## DIRECTION
Repeat every line below exactly as it reads.

## GIVEN MATERIAL

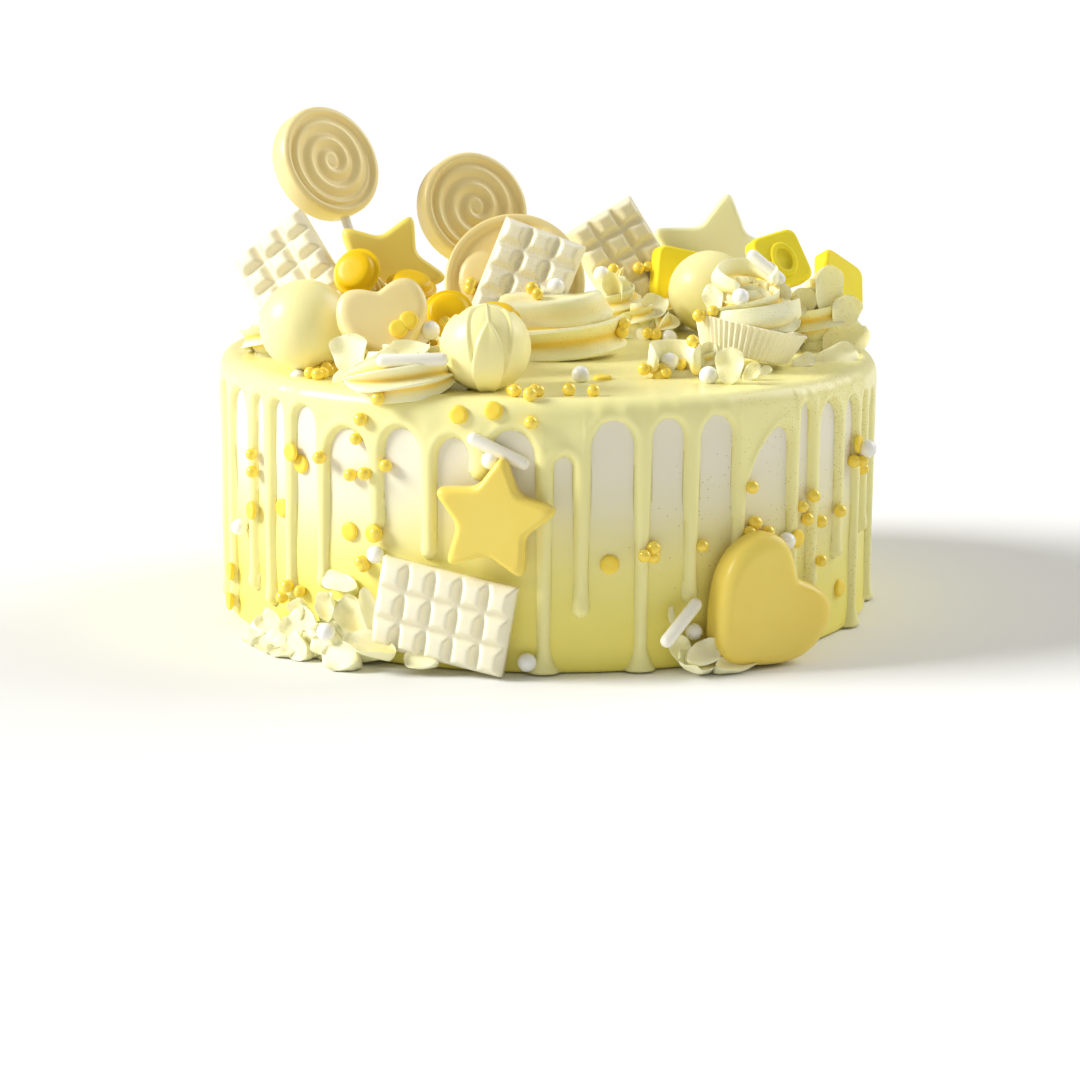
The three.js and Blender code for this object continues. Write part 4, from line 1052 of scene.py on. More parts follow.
def cup_shape():
    """A fluted cup, open at its top."""
    height, wall, floor = CUP["height"], CUP["wall"], CUP["floor"]
    outside = [(0.05, 0.0, 0), (CUP["base"] - 1.6, 0.0, 0), (CUP["base"] - 0.3, 0.25, 0.4)]
    outside += [(lerp(CUP["base"], CUP["rim"], t), height * t, 1) for t in (0.08, 0.35, 0.65, 0.93)]
    outside += [(CUP["rim"] + 0.15, height, 0.9), (CUP["rim"] - 0.5, height + 0.25, 0.8)]
    inside = [(lerp(CUP["base"], CUP["rim"], t) - wall, height * t, 0.8) for t in (0.99, 0.6, 0.25)]
    inside += [(CUP["base"] - 2.6, floor, 0), (0.05, floor, 0)]

    def point_at(angle, station):
        radius, z, wave = station
        return polar(radius + 0.34 * wave * math.cos(CUP["flutes"] * angle) - 0.34 * wave, angle, z)

    bm = new_shape()
    skin(bm, CUP["flutes"] * 6, outside + inside, point_at)
    return bm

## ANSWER
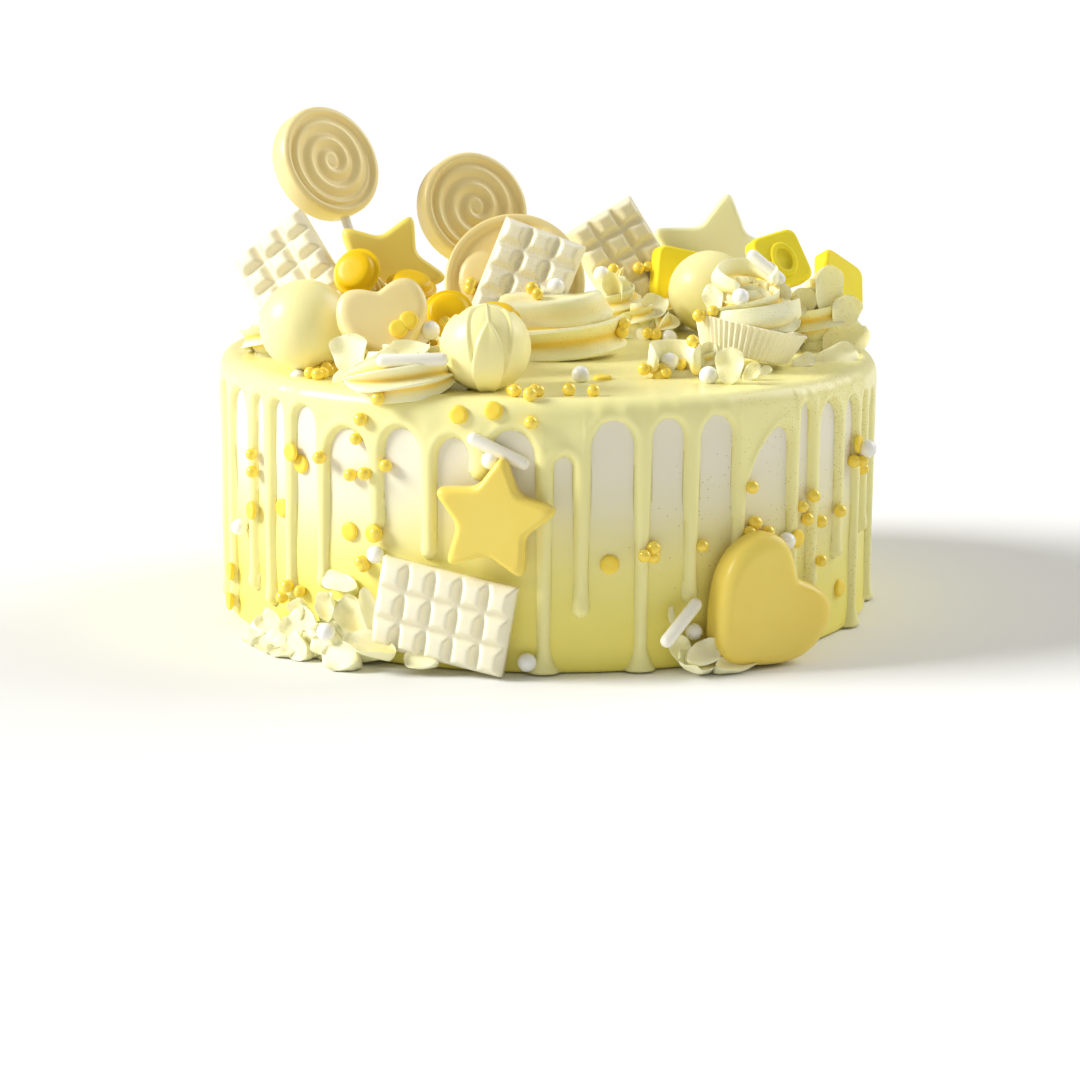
The three.js and Blender code for this object continues. Write part 4, from line 1052 of scene.py on. More parts follow.
def cup_shape():
    """A fluted cup, open at its top."""
    height, wall, floor = CUP["height"], CUP["wall"], CUP["floor"]
    outside = [(0.05, 0.0, 0), (CUP["base"] - 1.6, 0.0, 0), (CUP["base"] - 0.3, 0.25, 0.4)]
    outside += [(lerp(CUP["base"], CUP["rim"], t), height * t, 1) for t in (0.08, 0.35, 0.65, 0.93)]
    outside += [(CUP["rim"] + 0.15, height, 0.9), (CUP["rim"] - 0.5, height + 0.25, 0.8)]
    inside = [(lerp(CUP["base"], CUP["rim"], t) - wall, height * t, 0.8) for t in (0.99, 0.6, 0.25)]
    inside += [(CUP["base"] - 2.6, floor, 0), (0.05, floor, 0)]

    def point_at(angle, station):
        radius, z, wave = station
        return polar(radius + 0.34 * wave * math.cos(CUP["flutes"] * angle) - 0.34 * wave, angle, z)

    bm = new_shape()
    skin(bm, CUP["flutes"] * 6, outside + inside, point_at)
    return bm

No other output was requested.